The below is reflecting current thinking from the App Dev Journey team in Cognite and is a mental model that will likely develop over time as this topic mature.
A data model enables users to customize the shape and structure their expectation of data. It plays a crucial part in building solutions (like data science models, mobile and web apps). It is also the core of an ontology, knowledge graphs, or industry standard.

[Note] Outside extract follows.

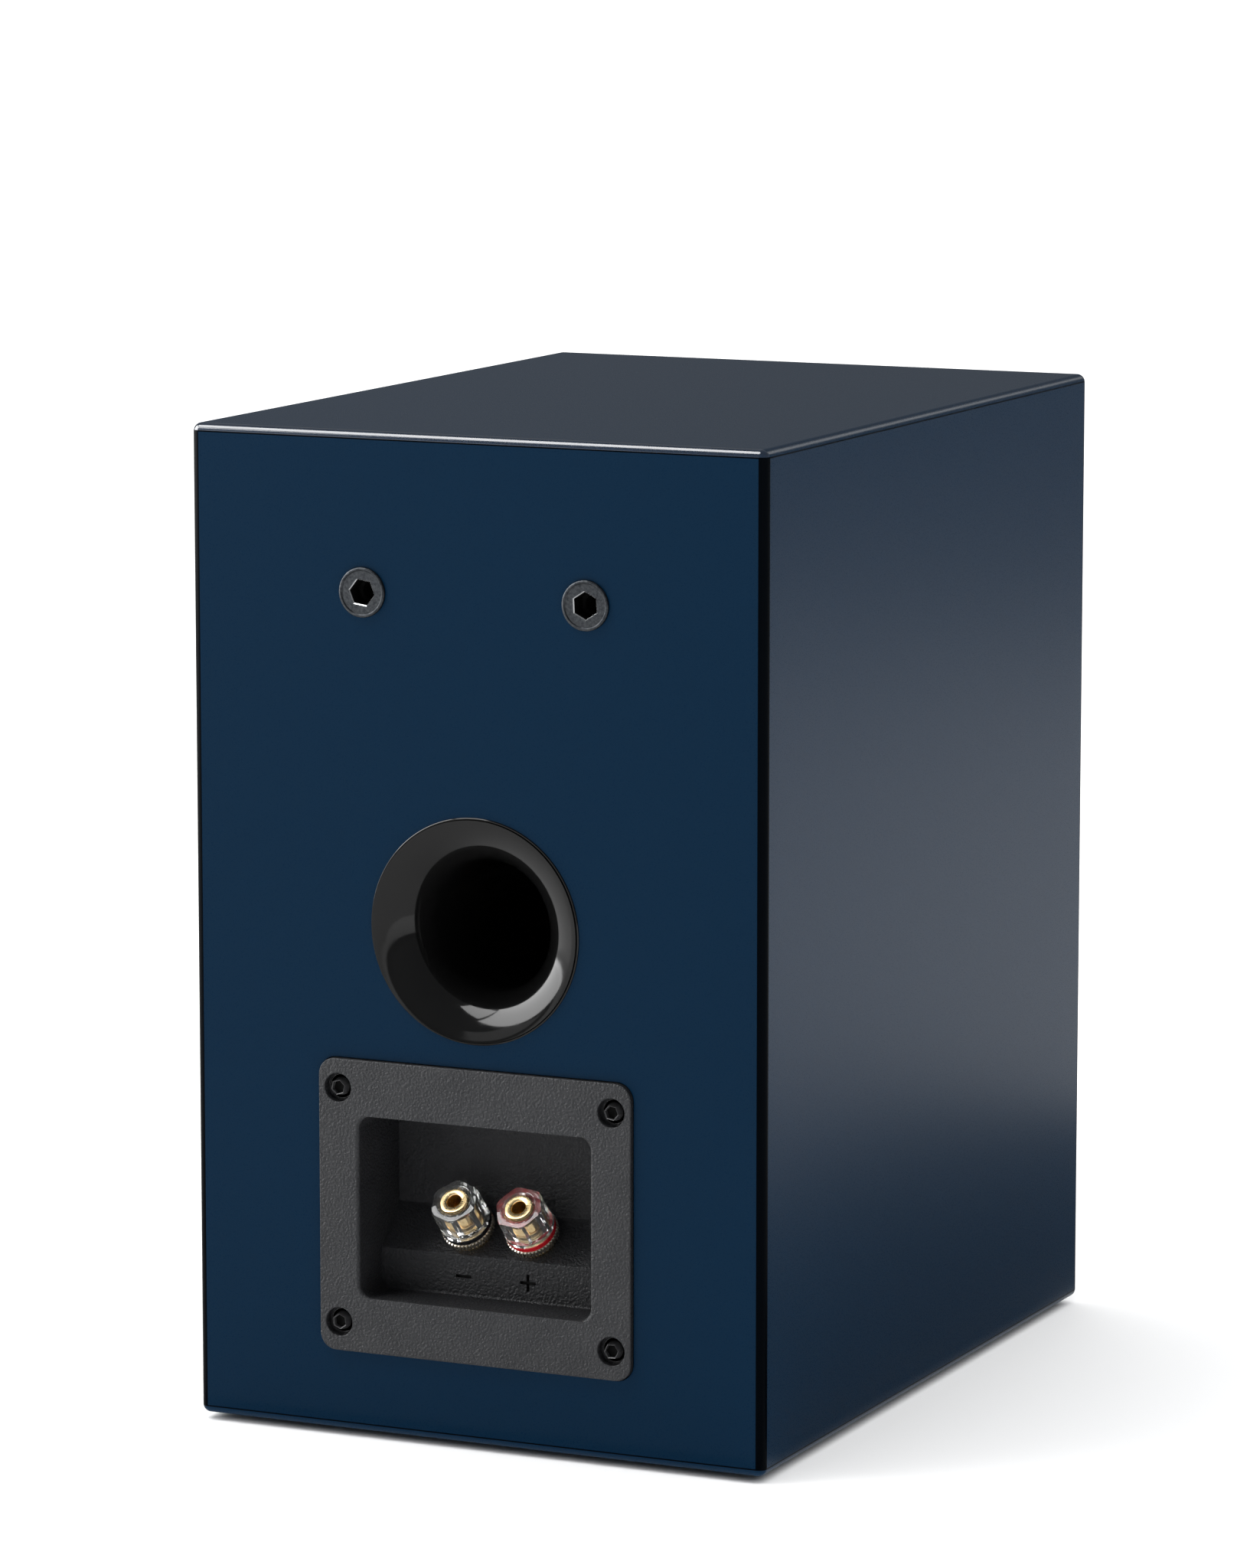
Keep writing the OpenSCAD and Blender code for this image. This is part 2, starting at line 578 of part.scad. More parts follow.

There are some crucial reasons why data models are effective for the industrial space. Data modeling enables explicit language, flexible customization, governed iteration, and enhanced accessibility towards data. Let's dive further into each of these qualities of data modeling.
Data Model is Explicit
A data model needs to be explicit because it provides a clear contract/interface between data providers and consumers. Hence, those loading the data and using the data can both understand the underlying data and use it correctly. By having explicit data modeling, a shared context and vocabulary can be established. This avoids situations like the following conversation and makes communication around data clearer.
Data Model is Flexible
An additional requirement is that data models need to be flexible and customizable. Each data model will have various levels of flexibility and iteration speed. In the case of building solutions (like an application or data science models), the complexity of the end solution changes over time, causing the data expectation/structure to scale with it. In larger data models (like those for ontologies or information models), there will be various governed (more on this in a later section) versions. In these cases, multiple attempts from different perspectives (i.e. maintenance vs. operations) could be happening simultaneously. The level of customization must also satisfy the different ways of expressing the data - not only data types constructed from text, numbers, enums, lists fields but also complex relationships between these data types.
Data Model is Governed
While making iterations to the data model, the underlying data may need to co-exist via various versions or data models. Hence destructive changes on the data needs to be governed so that should many data model share access to the same data, no unexpected breakage happens for users of the data via a different data model. Additionally, data models themselves requires governance. Smaller models for applications would likely require testing of data model first before publishing a new version. For larger data models mapping out ontologies, there could be various level of business processes. Specifically, for modeling industry standards, there should be significant review process before an iteration can be done. The data model must be able to support these levels of governance.
Data Model is Accessible
Modeling the data is not useful unless the data within the data model is easily accessible. This needs to happen in the 2 flows - ingestion and consumption. Consuming the data must also be easy to use - they need to have a powerful and intuitive way to access data.
Powerful
Ingesting data into the data model must be smooth with quality assurance via monitoring and alerts. The additional explicity should enable better error handling overall and lead to a better experience working with ETL and moving data. Querying the data should also benefit from data modeling with better filtering, search and aggregation capabilities. This comes from the ability to fetch data with all variety of complex filters - supporting querying on all the complexity of the data model, including relationships between different data types.
Intuitive
Consuming and providing data to the data models must not come at a cost of relearning all the tooling around CDF. Minimizing the amount of learning, UI for validating the data model and the data within, exploring via building queries visually, connecting directly to your dev environment like an SDK with compile-time checks. All existing tooling should be revamped to fully leverage data modeling at a high level and many more tooling can be provided out of the box to make it efficient and easy to work with data modeling. For Cognite, this means that ingestion should at least be as easy as Transformations and consumption should be at least as easy as Fusion's Data Exploration and various SDKs.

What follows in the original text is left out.